Trump Administration Election Rule Lawsuit: Courts Deal Major Blow to Voting Executive Orders

The legal battle over the Trump administration election rule lawsuit has reached a decisive turning point. On June 24, 2026 — just one day ago — a federal judge in Boston issued a permanent injunction striking down the most sweeping provisions of President Donald Trump’s first executive order on elections, dealing the White House its latest and most consequential defeat in a year-long fight over control of America’s voting system. With the 2026 midterm elections approaching and multiple lawsuits still winding through the courts, the clash between the executive branch and state governments over who runs elections has never been more intense.

What Triggered the Trump Administration Election Rule Lawsuit?

Shortly after returning to the White House for his second term, President Trump signed a sweeping executive order targeting the mechanics of federal elections.

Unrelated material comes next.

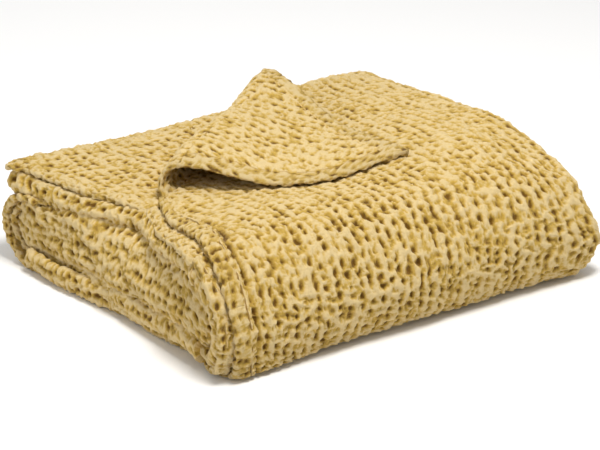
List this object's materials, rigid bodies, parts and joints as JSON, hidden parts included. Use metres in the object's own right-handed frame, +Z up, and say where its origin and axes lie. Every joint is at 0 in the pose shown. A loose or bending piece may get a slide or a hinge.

The order sought to require voters to provide documentary proof of citizenship when registering to vote, and barred mail-in ballots from being counted if they arrived after Election Day — even if they were postmarked on time. A second, more expansive executive order followed on March 31, 2026, directing the U.S. Postal Service to send mail ballots only to voters on a federally pre-approved list, and instructing the Department of Homeland Security and the Social Security Administration to compile a national citizenship database to vet voter eligibility before each federal election.

Critics from both parties called the orders an unprecedented federal takeover of an election system the Constitution explicitly reserves for states and Congress. The Trump administration defended the directives as essential tools to prevent voter fraud — a claim courts have repeatedly declined to accept as justification.

The June 24, 2026 Ruling: A Permanent Injunction

The latest legal blow came on June 24, 2026, when Chief U.S. District Judge Denise Casper in Boston converted an earlier preliminary injunction into a permanent ban on enforcement of the first election executive order. The ruling struck down Trump’s requirement that states demand documentary proof of citizenship at voter registration, and also barred the administration from refusing to count mail ballots that arrive after Election Day but are postmarked by it. Judge Casper wrote plainly in her opinion that the Constitution “does not grant the President any specific powers over elections,” and sided with Democratic state attorneys general who argued the orders violated the separation of powers and the federalism principles embedded in Article I.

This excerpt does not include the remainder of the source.